The Book of Mormon records that Giddianhi, the leader of the antagonist Gadianton Robbers, wrote a letter to Lachoneus, the leader of the protagonist Nephites, demanding that they relinquish all their property and join their cause. In his letter he gives an ultimatum:

“And behold, I swear unto you, if ye will do this, with an oath, ye shall not be destroyed; but if ye will not do this, I swear unto you with an oath, that on the morrow month I will command that my armies shall come down against you, and they shall not stay their hand and shall spare not, but shall slay you, and shall let fall the sword upon you even until ye shall become extinct.”

It was a few years ago that the peculiarity of Giddianhi’s ultimatum really stood out to me for the first time.
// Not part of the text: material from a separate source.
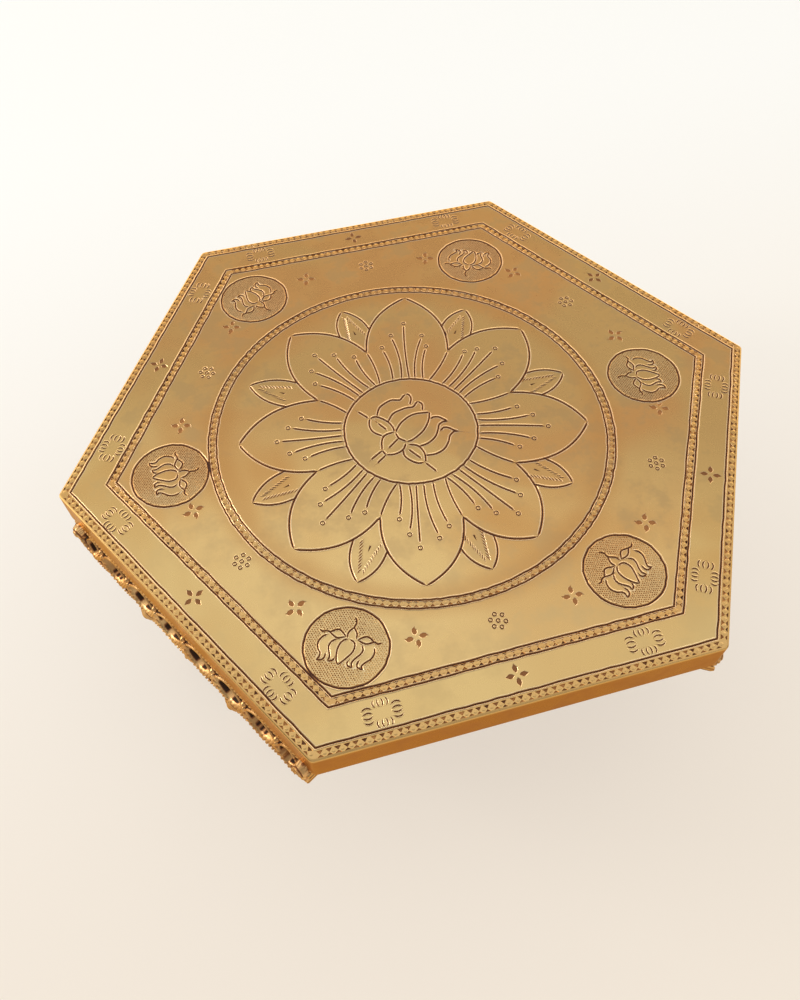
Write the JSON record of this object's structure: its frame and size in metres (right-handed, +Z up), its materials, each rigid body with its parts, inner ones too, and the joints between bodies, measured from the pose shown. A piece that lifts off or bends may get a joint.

As an English major with a particular interest in literature written before the 20th century, I had read a variety of texts from the Old English, Middle English, Renaissance, Early Modern,18th and 19th Century periods. At the time I had been reading a great deal of early American writing, often in the original spelling and grammar, which had been written between 1500 and 1860. I had just finished a handful of books published around the time when Joseph Smith published the Book of Mormon and the phrase “…on the morrow month…” in Giddianhi’s letter really stuck out as an unusual construction.

I wondered if “on the morrow month” was in common usage in the 19th century, when Joseph was translating the Nephite record, but had since fallen out of use. Or maybe it was a construction adapted from the Jacobean language of the King James Bible. I had never run into it in any of my other reading, so I started to investigate.